OK, homefries are supposed to be gluten-free. They’re just supposed to be potatoes fried in a pan, golden brown and crispy on the outside, moist on the inside, and seasoned with salt and probably pepper and maybe a little cayenne. You would think that would be a simple thing to do, but between badly-made traditional homefries which seem to be little more than lukewarm unseasoned leftover potatoes and those that are deep-fried and breaded or batter-coated, let’s just say the bar doesn’t seem to be particularly high nowadays.

It’s a shame, because making excellent homefries is so easy to do. I’ll let you in on my “secret” method, which is so much easier than any I have seen before, and it’s much more reliable, too. But first, a little homefry talk.

Years ago I read a discussion in an old cookbook that said that the difference between homefries and hash browns was that the homefries were made from raw potatoes, while hash browns were made from precooked ones. Linguistically this makes a lot of sense, as the word “hash” is generally used for things that are precooked and then panfried, like corned beef hash. Meanings have drifted, so now “hash browns” are generally raw shredded potatoes pressed into a patty or a pancake and fried until set, while “homefries” are recooked precooked potatoes. (We are going to ignore the abomination which is breaded or batter-fried potatoes masquerading as “homefries” from this point. If you like them, you can buy them from Sysco, just like the restaurants do.)
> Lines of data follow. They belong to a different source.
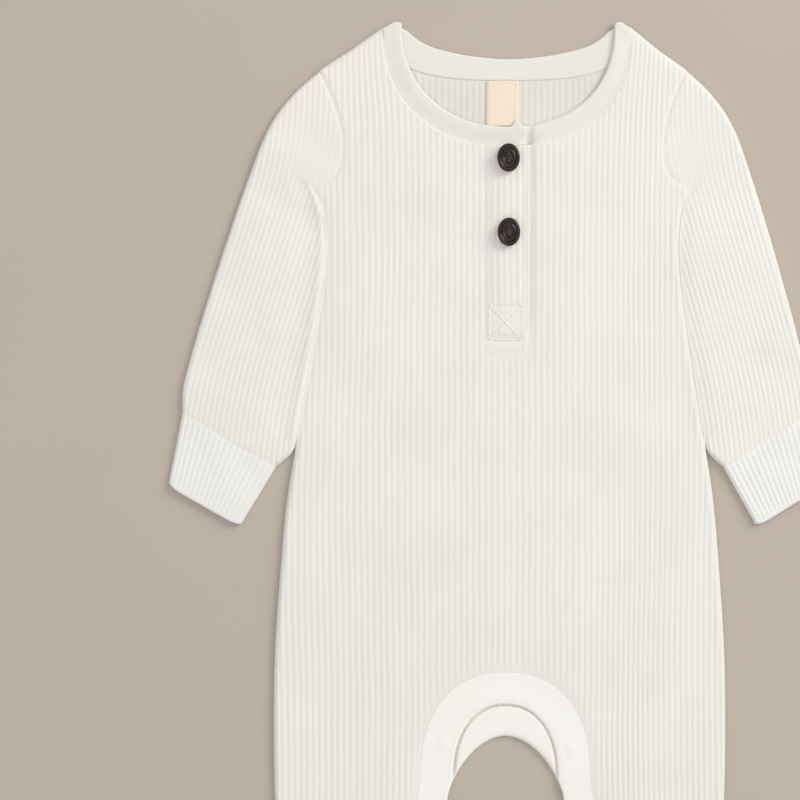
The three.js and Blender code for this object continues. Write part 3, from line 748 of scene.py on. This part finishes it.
def back_cloth():
    visible = 82.0  # the inside of the back shows in the neck, down to here

    def rounding(x, down):
        return 0.75 * (1 - mix(1, roll(from_edge(x, down), 1.6), open_edge_share(down)))

    def rib_share(x, down):
        edge = smooth(0.3, 2, from_edge(x, down))
        neck = smooth(0.3, 1.8, from_neck(BACK_NECK_SEAM, x, down))
        return edge * neck * smooth(0.3, 1.8, from_arch(BACK_SEAM_LINE, x, down))

    def top(x, down, phase):
        ribs = 0.3 * (rib_height(phase) - 1) * rib_share(x, down)
        neck = dip(from_neck(BACK_NECK_SEAM, x, down), 0.4)
        return BACK_WALL - rounding(x, down) + (ribs + neck if down < visible else 0)

    def under(x, down, phase):
        return rounding(x, down) + 0.4 * (1 - rib_height(phase)) * rib_share(x, down)

    def pick(x0, x1, down, extra):
        fill = columns if down < visible else plain_columns
        return fill(x0, x1, down, extra=extra)

    steps = (3, 2.6, 4, 6, 6, 7)
    plan = panel_plan(BACK_NECK_SEAM, BACK_SEAM_LINE, (84, UNDERARM), steps)
    return panel("back_cloth", plan, pick, top, partial(columns, per_rib=4), under)


# Sleeves and cuffs

sleeve_lean = Curve(SLEEVE_LEAN)


def sleeve_inner(down):
    beside = body_edge(down) + 0.06
    return np.where(down > SLEEVE_FLARE[0][0], sleeve_flare(down), beside)


def sleeve_surface(side, x, down, outer, inner, end_down):
    """Top of a sleeve under its ribs, at distances outer and inner from its two edges.

    The left one stands proud of the body beside it, and the right one lies lower than it.
    """
    along_body = smooth(98, 112, end_down)
    free = smooth(SLEEVE_FREE - 6, SLEEVE_FREE + 4, end_down)
    level = SLEEVE_TOP + fold_lift(SLEEVE_FOLDS, x, down) + 0.15 * drift(x, down, 19)
    if side < 0:
        crest = 0.85 * bell(inner - 3.6, 3.2) - 0.5 * bell(inner - 15, 8)
    else:
        crest = -0.95 * bell(inner, 8)
    level = level + along_body * (1 - free) * crest
    level = level + (1 - along_body) * (1 - 0.6 * low_armhole(end_down)) * dip(inner)
    edge = roll(outer, SLEEVE_ROLL) * mix(1, roll(inner, SLEEVE_INNER_ROLL), free)
    return FOLD_EDGE + (level - FOLD_EDGE) * edge


def cap_smoothness(x, down):
    """1 over most of a sleeve, less on its cap, where the knit is pulled nearly flat."""
    return 1 - 0.9 * bell(x - 122, 20) * bell(down - 84, 27)


def tube_under(edge, ridge):
    """Underside of a tube: turned up at its folds, with fainter ribs."""
    return 1.3 * (1 - roll(edge, 2)) + 0.3 * (1 - ridge)


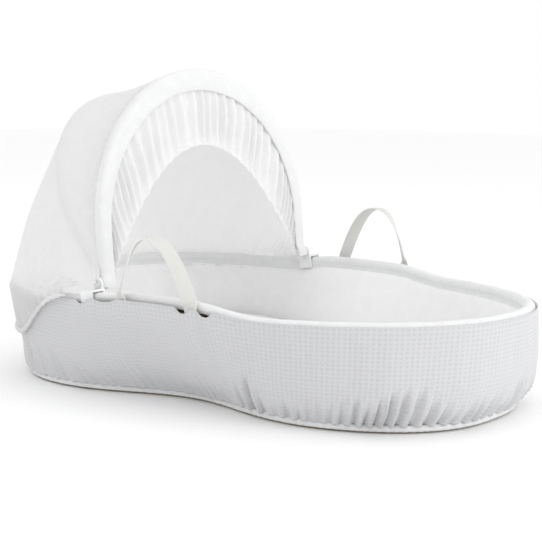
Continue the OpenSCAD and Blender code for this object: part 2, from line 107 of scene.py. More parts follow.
# the basket's outline, as in the part
basket = {"halfLength": 420, "halfWidth": 264, "height": 148, "shoulder": 14, "shoulderReach": 130,
          "endRise": 4, "headInset": 40, "footInset": 32, "sideInset": 34, "slotCentre": -13,
          "slotReach": 138, "waist": 160, "hoopDown": 9, "hoopIn": 3.5, "wallFoot": 10.3,
          "wallTop": 15.1}


def roundSide(c, power):
    return max(0.0, 1 - abs(c) ** power) ** (1 / power)


def rimShare(c):
    side = roundSide(c, 2.85 if c < 0 else 2.2) * (1 - 0.07 * c)
    return side * (1 - 0.05 * bell(c * basket["halfLength"], basket["waist"]))


def baseShare(c):
    side = roundSide(c, 3.4 if c < 0 else 2.6) * (1 - 0.12 * c)
    return side * (1 - 0.26 * bell(c * basket["halfLength"], basket["waist"]))


def rimTop(c):
    return (basket["height"] + basket["shoulder"] * bell(c * basket["halfLength"], basket["shoulderReach"], 4)
            + basket["endRise"] * c * c)


# plan place of the turn t (radians) at height share h, d outside the wall
def outline(t, h, d):
    c = math.cos(t)
    inset = basket["headInset"] if c < 0 else basket["footInset"]
    long = basket["halfLength"] - (1 - h) * inset + d
    wide = basket["halfWidth"] - (1 - h) * basket["sideInset"] + d
    side = mix(baseShare(c), rimShare(c), h)
    return long * c, math.copysign(wide * side, math.sin(t))


def slot(c):
    return bell(c * basket["halfLength"] - basket["slotCentre"], basket["slotReach"], 6)


# 1 round the corners of the head, where the skirt and the canopy's hem lie close to the wall
def cling(c):
    return smooth((-c - 0.3) / 0.4)


# turns at even steps of length round the basket
lapSteps = 2880
lapTurns, lapRun = [], [0.0]
for i in range(lapSteps + 1):
    lapTurns.append(2 * math.pi * i / lapSteps)
for i in range(lapSteps):
    ax, ay = outline(lapTurns[i], 0.6, 12)
    bx, by = outline(lapTurns[i + 1], 0.6, 12)
    lapRun.append(lapRun[-1] + math.hypot(bx - ax, by - ay))
lapLength = lapRun[-1]


def turnAt(share):
    goal = (share % 1.0) * lapLength
    low, high = 0, lapSteps
    while high - low > 1:
        middle = (low + high) // 2
        low, high = (middle, high) if lapRun[middle] <= goal else (low, middle)
    span = lapRun[high] - lapRun[low]
    return mix(lapTurns[low], lapTurns[high], (goal - lapRun[low]) / span)


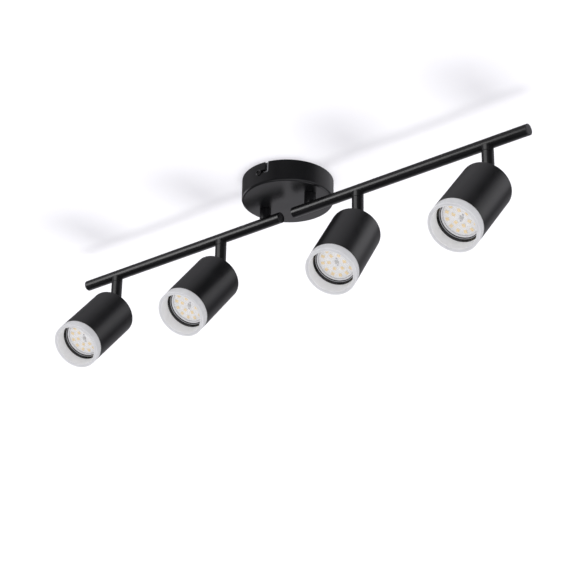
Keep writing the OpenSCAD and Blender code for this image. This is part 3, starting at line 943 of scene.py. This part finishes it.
# Area lights: place, what each aims at, size, power, whether it is for the glossy or the diffuse
# share of a surface, and the first words in the names of the pieces that it reaches
Light = namedtuple("Light", "name at aim size power share pieces")
LIGHTS = (
    Light("light_under", (-0.1, 0.42, -2.2), (0, 0, 0), (1.15, 1.0), 30.0, "diffuse",
          ("stage_ceiling",)),
    Light("light_lamps", (0.0, -1.3, -1.6), (0, 0, -0.2), (1.6, 1.6), 12.2, "diffuse",
          ("board_", "led_", "lamp_")),
    Light("light_bars", (-1.15, -1.65, 0.05), (0, 0, -0.09), (1.0, 1.1), 16.0, "glossy",
          ("left_tube", "right_tube", "left_end", "right_end")),
    Light("light_heads", (1.19, 1.32, 0.91), (0, 0, -0.1), (0.9, 0.9), 1.1, "glossy",
          ("housing_shell",)),
    Light("light_stems", (-0.28, -1.7, 0.85), (0, 0, -0.12), (1.9, 1.0), 12.0, "glossy",
          ("stem_", "stub_", "left_post", "right_post", "back_plate")),
)


def make_camera():
    """A camera at the photograph's place, from its yaw, pitch and roll."""
    ahead = Vector((-math.sin(CAMERA_YAW) * math.cos(CAMERA_PITCH),
                    math.cos(CAMERA_YAW) * math.cos(CAMERA_PITCH), math.sin(CAMERA_PITCH)))
    right = Vector((math.cos(CAMERA_YAW), math.sin(CAMERA_YAW), 0))
    up = right.cross(ahead)
    rolled_right = right * math.cos(CAMERA_ROLL) + up * math.sin(CAMERA_ROLL)
    rolled_up = up * math.cos(CAMERA_ROLL) - right * math.sin(CAMERA_ROLL)
    camera = bpy.data.objects.new("camera", bpy.data.cameras.new("camera"))
    bpy.context.scene.collection.objects.link(camera)
    camera.matrix_world = (Matrix.Translation(CAMERA_AT)
                           @ Matrix((rolled_right, rolled_up, -ahead)).transposed().to_4x4())
    camera.data.sensor_width = CAMERA_SENSOR
    camera.data.lens = CAMERA_LENS
    camera.data.clip_start, camera.data.clip_end = 0.05, 50.0
    bpy.context.scene.camera = camera


def one_sided(name, glow, reach):
    """A painted surface seen only from its front, with a glow near the object and one far off."""
    material, tree, shader = new_material(name)
    tree.links.new(between(tree, noise(tree, 2.0), [c * 0.985 for c in PAINT], PAINT),
                   shader.inputs["Base Color"])
    shader.inputs["Roughness"].default_value = 0.9
    shader.inputs["Specular IOR Level"].default_value = 0.0
    distance = tree.nodes.new("ShaderNodeVectorMath")
    distance.operation = "LENGTH"
    tree.links.new(tree.nodes.new("ShaderNodeTexCoord").outputs["Object"], distance.inputs[0])
    shader.inputs["Emission Color"].default_value = (0.985, 0.97, 1.03, 1.0)
    tree.links.new(spread(tree, distance.outputs["Value"], *glow, *reach),
                   shader.inputs["Emission Strength"])
    clear = tree.nodes.new("ShaderNodeBsdfTransparent")
    mix = tree.nodes.new("ShaderNodeMixShader")
    side = tree.nodes.new("ShaderNodeNewGeometry").outputs["Backfacing"]
    tree.links.new(side, mix.inputs["Fac"])
    tree.links.new(shader.outputs["BSDF"], mix.inputs[1])
    tree.links.new(clear.outputs["BSDF"], mix.inputs[2])
    tree.links.new(mix.outputs["Shader"], tree.nodes["Material Output"].inputs["Surface"])
    return material


def make_plane(name, z, facing, material, hole=0.0):
    """A square surface at a height, facing up or down, with a round hole about the Z axis."""
    bm = bmesh.new()
    outer, inner = [], []
    count = 96
    for k in range(count):
        angle = 2 * math.pi * k / count
        c, s = math.cos(angle), math.sin(angle)
        reach = STAGE_HALF / max(abs(c), abs(s))
        outer.append(bm.verts.new((reach * c, reach * s, z)))
        if hole:
            inner.append(bm.verts.new((hole * c, hole * s, z)))
    if hole:
        for k in range(count):
            bm.faces.new([inner[k], outer[k], outer[(k + 1) % count], inner[(k + 1) % count]])
    else:
        bm.faces.new(outer)
    for face in bm.faces:
        face.normal_update()
        if face.normal.z * facing < 0:
            face.normal_flip()
    mesh = bpy.data.meshes.new(name)
    bm.to_mesh(mesh)
    bm.free()
    obj = bpy.data.objects.new(name, mesh)
    bpy.context.scene.collection.objects.link(obj)
    mesh.materials.append(material)
    # Seen by the camera only: the object's own light comes from the studio round it
    obj.visible_glossy = obj.visible_diffuse = obj.visible_transmission = False
    obj.visible_shadow = False


def make_light(light):
    """An area light that reaches only the pieces whose names start with one of its words."""
    lamp = bpy.data.lights.new(light.name, "AREA")
    lamp.shape = "RECTANGLE"
    lamp.size, lamp.size_y = light.size
    lamp.energy = light.power
    obj = bpy.data.objects.new(light.name, lamp)
    bpy.context.scene.collection.objects.link(obj)
    obj.matrix_world = axis_place(Vector(light.at), Vector(light.at) - Vector(light.aim))
    obj.visible_camera = False
    obj.visible_glossy = light.share == "glossy"
    obj.visible_diffuse = light.share == "diffuse"
    reached = bpy.data.collections.new(light.name + "_reach")
    for other in bpy.context.scene.objects:
        if other.type == "MESH" and other.name.startswith(light.pieces):
            reached.objects.link(other)
    obj.light_linking.receiver_collection = reached


def soft_spot(tree, direction, azimuth, elevation, inner, outer, level):
    """Light from round a direction: full within one angle, fading out at another, in degrees."""
    a, e = math.radians(azimuth), math.radians(elevation)
    dot = tree.nodes.new("ShaderNodeVectorMath")
    dot.operation = "DOT_PRODUCT"
    dot.inputs[1].default_value = (math.sin(a) * math.cos(e), -math.cos(a) * math.cos(e),
                                   math.sin(e))
    tree.links.new(direction, dot.inputs[0])
    fade = tree.nodes.new("ShaderNodeMapRange")
    fade.interpolation_type = "SMOOTHSTEP"
    limits = (math.cos(math.radians(outer)), math.cos(math.radians(inner)), 0.0, level)
    for socket, number in zip(RANGE_SOCKETS, limits):
        fade.inputs[socket].default_value = number
    tree.links.new(dot.outputs["Value"], fade.inputs["Value"])
    return fade.outputs["Result"]


def make_world():
    """White behind everything, an even light on matt surfaces, and soft boxes in the mirrors."""
    world = bpy.data.worlds.new("studio")
    bpy.context.scene.world = world
    world.use_nodes = True
    tree = world.node_tree
    direction = tree.nodes.new("ShaderNodeTexCoord").outputs["Generated"]
    total = None
    for box in SOFT_BOXES:
        spot = soft_spot(tree, direction, *box)
        add = tree.nodes.new("ShaderNodeMath")
        add.operation = "ADD"
        tree.links.new(spot, add.inputs[0])
        if total:
            tree.links.new(total, add.inputs[1])
        else:
            add.inputs[1].default_value = STUDIO_GLOOM
        total = add.outputs["Value"]
    mirrored = tree.nodes["Background"]
    tree.links.new(total, mirrored.inputs["Strength"])
    mirrored.inputs["Color"].default_value = (*STUDIO_TINT, 1.0)
    path = tree.nodes.new("ShaderNodeLightPath")
    surface = mirrored.outputs["Background"]
    for ray, colour in (("Is Diffuse Ray", STUDIO_FILL), ("Is Camera Ray", BACKGROUND)):
        plain = tree.nodes.new("ShaderNodeBackground")
        plain.inputs["Color"].default_value = (*colour, 1.0)
        mix = tree.nodes.new("ShaderNodeMixShader")
        tree.links.new(path.outputs[ray], mix.inputs["Fac"])
        tree.links.new(surface, mix.inputs[1])
        tree.links.new(plain.outputs["Background"], mix.inputs[2])
        surface = mix.outputs["Shader"]
    tree.links.new(surface, tree.nodes["World Output"].inputs["Surface"])


make_camera()
make_world()
make_plane("stage_ceiling", 0.0, -1, one_sided("ceiling_paint", (0.48, 0.66), (0.5, 2.2)),
           hole=CANOPY_HOLE)
make_plane("stage_floor", FLOOR_Z, 1, one_sided("floor_paint", (0.42, 0.62), (3.0, 5.5)))
for area_light in LIGHTS:
    make_light(area_light)
bpy.context.scene.view_settings.view_transform = "Standard"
I have read over and over again that you have to boil potatoes before making them into homefries, not only to “save time” but because they won’t come out right otherwise. I can tell you with certainty that neither of these are true. It’s much faster to make them without an extra boiling step, and homefries are made more reliably with raw potatoes than with precooked ones. Another issue – one I would make a great effort to avoid – is that there are certain varieties of potatoes that set up and get hard when refrigerated. They do not soften up again when reheated, and no matter what you do with them subsequently, they taste like leftovers. Potatoes like these make terrible homefries when precooked, but make excellent homefries using my method.

The method:

Scrub potatoes and peel them if the skins are thick. Dice any size you like, from 1/4″ to 1″ cubes. Put in a pan with a little extra fat – olive oil, butter, bacon fat, chicken fat, and beef fat all work. Heat on medium high, stirring every five minutes or so until they are about 50% brown. Season with salt, black pepper, and red pepper flakes or cayenne for heat, paprika for color. Cover and lower the heat to medium-low. Continue to stir every five minutes until potatoes are cooked through. Cooking should take maybe 20 minutes for large cubes, less for small ones. Any excess oil can be removed from the pan by blotting with a paper towel at the end.

That’s all there is to it. I used to make these almost every day when I was cooking breakfast for my family. It’s just a matter of stirring occasionally, so the cooking process takes very little time, and is easy to coordinate with eggs or meat or toast to make the breakfast I call a “blue plate special”.

A favorite variation is to fry up bacon and cut into pieces. Set these aside while frying up the potatoes. In a separate pan saute onions until they start to get translucent, then cover until cooked through. Add to the potatoes, top with the bacon, and serve as is or with cheese melted on top – a huge favorite from my cheese-eating days. We used to love that on a cold morning.